Cutcliffe and his players were ready the minute the game was over to go to work and make the necessary corrections to get ready for another ACC game.

“You don’t have a choice; that’s what you call life” said Cutcliffe.  “There’re things that we have to technically fix. Why are we having so much trouble with wheel routes with them on defense? Why are third downs not being as crisp as they could be on offense? Why is our running game hitting and missing and hitting and missing? I mean it was good at times, real good at times. Then it just seems to disappear.”

Cutcliffe went into spring football practice with three very fine quarterbacks, veterans Anthony Boone and Connette along with newcomer Thomas Sirk. Sirk ruptured his Achilles tendon in an early morning practice in April and by the second game of the season Boone was on the sideline with a collarbone injury.

The offense would and will have to adjust with Connette at quarterback.  A specialty quarterback, who was a magician at running miss direction plays, even though the defense knew exactly what play he was going to run when he entered the game, and scoring touchdowns, now is the starter and things will have to change with the Blue Devil offense.

“Football teams have to be consistent,” explained Cutcliffe.  “You have to find what you do well and we’re kind of erratic right now through the first three games in my opinion. What that means is that there are a lot of weapons here and we have to put it all together, and better things are going to happen as we move forward.”

Adjustments are the name of the game in football. It’s basically a chess match where you have to either match or improve on your opponents each and every move. Most adjustments in football take place at halftime of the game. For the Blue Devils, those adjustments must take place during the week prior to the next game as they try to handle their quarterback situation.

Along with the quarterback situation the Blue Devils have to improve on their execution in the total game as well. When you sit down and talk with Cutcliffe he can point directly at issues he has with this team and game.

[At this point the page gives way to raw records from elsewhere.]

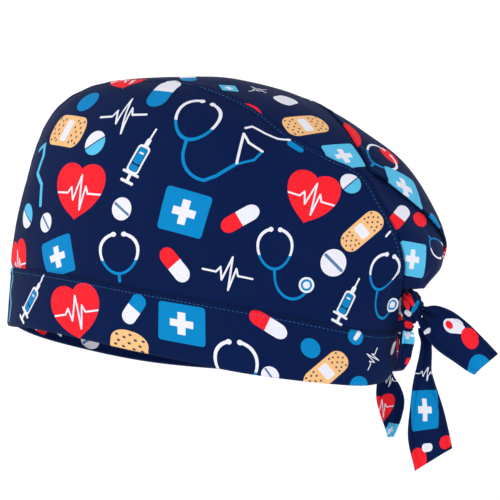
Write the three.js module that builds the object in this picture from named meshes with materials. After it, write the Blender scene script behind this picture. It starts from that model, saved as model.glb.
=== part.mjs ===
import * as THREE from "three";

// Surgical scrub cap, millimetres. Front of the cap toward -Y, +Z up, +X is the wearer's left.
// The origin is the middle of the head opening, where the cap is held up.
// The cap sits as worn: the front of the rim is higher than the back.

const panelWall = 1.5;
const bandWall = 2.2;
const tieWall = 1.7;
const seamGap = 0.4;
const foldInset = 2.0;
const foldReach = 9;

// The two ovals of the band, seen from above.
const rim = { halfWidth: 82, halfLength: 119, centreY: 0, egg: 0.05 };
const bandTop = { halfWidth: 83, halfLength: 117, centreY: 1.5, egg: 0.05 };
const bandEndAngle = 176.5;

// Heights round the band; angle 0 is the forehead, 180 the nape. Left is the wearer's left.
const bandHeights = [
  { angle: 0, rimLeft: 24, rimRight: 24, topLeft: 59, topRight: 59 },
  { angle: 30, rimLeft: 23.5, rimRight: 14, topLeft: 56.5, topRight: 54 },
  { angle: 60, rimLeft: 17, rimRight: 4, topLeft: 50, topRight: 42 },
  { angle: 90, rimLeft: 5, rimRight: -1, topLeft: 39, topRight: 35 },
  { angle: 120, rimLeft: -7, rimRight: -2, topLeft: 28, topRight: 28 },
  { angle: 150, rimLeft: -12.5, rimRight: -3, topLeft: 18.5, topRight: 20 },
  { angle: 165, rimLeft: -11, rimRight: -1, topLeft: 16.5, topRight: 17 },
  { angle: 173, rimLeft: -5, rimRight: 5, topLeft: 17.5, topRight: 17.5 },
  { angle: 180, rimLeft: 9, rimRight: 12, topLeft: 19, topRight: 19 },
];

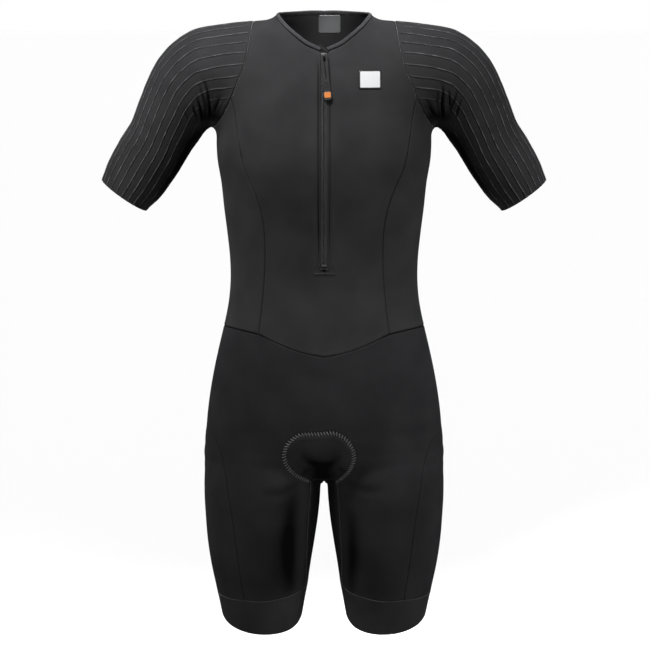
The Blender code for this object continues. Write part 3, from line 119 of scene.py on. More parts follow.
def nearest_on(points: np.ndarray, line: np.ndarray) -> tuple[np.ndarray, np.ndarray]:
    """Distance of each point to a line, and how far along it the nearest place is.

    Args:
        points: any number of points.
        line: points of the line, joined by straight runs.

    Returns:
        The distances, and the shares of the line's length, from 0 to 1.
    """
    run = run_of(line)
    best = np.full(len(points), np.inf)
    share = np.zeros(len(points))
    for index, (start, end) in enumerate(zip(line, line[1:])):
        along = end - start
        place = np.clip((points - start) @ along / max(float(along @ along), 1e-12), 0, 1)
        away = ((points - start - place[:, None] * along) ** 2).sum(1)
        closer = away < best
        best = np.where(closer, away, best)
        share = np.where(closer, run[index] + place * (run[index + 1] - run[index]), share)
    return np.sqrt(best), share / run[-1]


def bump(distance: np.ndarray, reach: float) -> np.ndarray:
    """Soft bump of height 1: a bell curve of the distance over its reach."""
    return np.exp(-(distance / reach) ** 2)


# ---------------------------------------------------------------- figure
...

“The first half, a couple of things bothered me,” said Cutcliffe. “One, I thought they kind of took the fight to us when things didn’t go well. I thought we didn’t play as hard as what I expected us to play. And I told them at halftime, ‘Third downs … play a clean game. We had five penalties at halftime, 52 yards. We have to correct all of that.’ It shouldn’t have been a 24-7 game at that point. And we really were no better in the second half. We probably dropped off offensively. We fought defensively, but we weren’t opportunistic enough. We had some good down and distances defensively, but we couldn’t convert. What I mean by that is that we have got to maintain those down and distances better to force punts. That’s how you beat that team and we just didn’t play a clean enough game. We’ll learn from it and move forward.”

And even though it was just the second start of his career, Connette recognized very clearly the areas where he and the offensive side of the football must improve.

“I’d say the biggest thing that deterred us from moving the ball on a more consistent basis was third-down production, and a lot of that was just me being inaccurate on third down,” Connette explained. “I was missing guys that were open and just throwing a little bit behind or a little bit low. I’ve got to be more accurate, more consistent on third downs in order to keep our offense on the field longer.”

Adjustments must be made this week then executed on Saturday. As Cutcliffe said earlier, this Duke football team has a number of weapons – a veteran offensive line, solid running backs, talented receivers, and an improving defense.

Most people believe that the biggest improvement in play by a football team happens from the first game to the second game. For Duke, that improvement in execution and overall play must take place between the third and fourth games of the season. With a strong Pittsburgh team coming to town the Devils can ill-afford mistakes if they hope to capture their first ACC win of the year.


In the world of Duke football, games against Pittsburgh are some of the most historic games ever played by the school.

The first game played in Duke Stadium (named Wallace Wade Stadium in 1967) was October 5, 1929 against Pittsburgh with Pitt capturing the win 52-7.

The Panthers were the first No.1 ranked team the Devils played, losing 10-0 to Pittsburgh in Duke Stadium in 1937 then defeating them, 7-0, in 1938 in the snow in the same stadium to complete an undefeated, unscored upon regular season and trip to the 1939 Rose Bowl.

In 1951, Duke and Pittsburgh played in Pittsburgh in the first nationally televised football game on NBC with the Blue Devils capturing the win 19-14 with the winning touchdown being scored by Wilmington native and long time Durham resident Charlie Smith. In 1976, Tony Dorsett and head coach Johnny Majors brought No. 2 ranked Pittsburgh to town and handed Duke a 44-31 loss on the way to capturing the national championship. That 1976 game was the last time Duke and Pitt played.